Questa solidarietà europea, invece, non sembra affatto solidale. Usando metafore colorite alla Dijsselbloem, mi verrebbe da dire che la solidarietà europea assomiglia alla solidarietà dell'usuraio che ti presta denaro non perché ti vuole bene ma perché vuole lucrare su sostanziosi interessi; o quella del mafioso che ti dà i soldi per salvare la tua azienda in crisi, ma poi vuole diventarne socio fino a costringerti a lavorare per lui. E fin qui, come si diceva, siamo ancora nell'alveo di ciò che Bruxelles dice sempre, senza determinare scandalo tra i maggiordomi.

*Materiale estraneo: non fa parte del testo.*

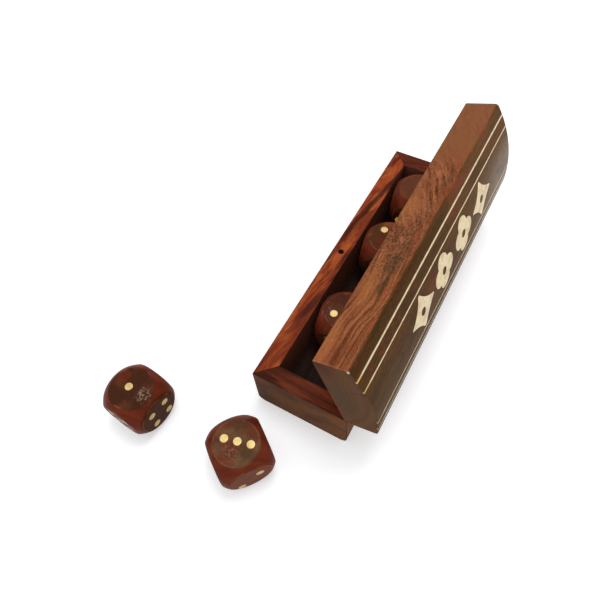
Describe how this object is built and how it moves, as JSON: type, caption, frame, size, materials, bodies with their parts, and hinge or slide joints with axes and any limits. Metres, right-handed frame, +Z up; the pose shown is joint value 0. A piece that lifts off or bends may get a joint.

Ma Dijsselbloem, nella stessa intervista, va ben oltre. E di ciò nessuno parla. Il tecnocrate olandese lancia una proposta innovativa: l'Europa non vuole certamente rinunciare alla sua solidarietà (quando mai si è visto un usuraio che rinunci a fare prestiti?) ma tale ambito non dovrebbe più essere governato dalla Troika bensì direttamente dal MES. Alcuni ricorderanno che durante la crisi greca la Troika (Fondo Monetario Internazionale, Banca Centrale Europea, Commissione Europea), a un certo punto, si mosse in maniera ondivaga e con contrasti al proprio interno. Ciò è normale perché le tre istituzioni che la compongono possono rispondere ad esigenze, interessi, centri di potere diversi. Tanto più in questa fase di crisi e sommovimenti tettonici nelle élite finanziarie e politiche transnazionali. Ecco, dunque, la necessità di non avere slabbrature, di non concedersi tentennamenti. Il MES è lo strumento perfetto, e spietato, per il recupero crediti. È un carrarmato giuridico. Se finisci nel suo abbraccio amorevole puoi star sicuro che non ti salvi. Continuando con le metafore ardite, la Troika è il diavolo travestito da gentiluomo; il MES è il diavolo con tanto di corna, forcone, coda, zoccoli e puzzo di zolfo. Di questo dovremmo parlare in Italia, ma noi preferiamo cianciare di ubriaconi e mignotte.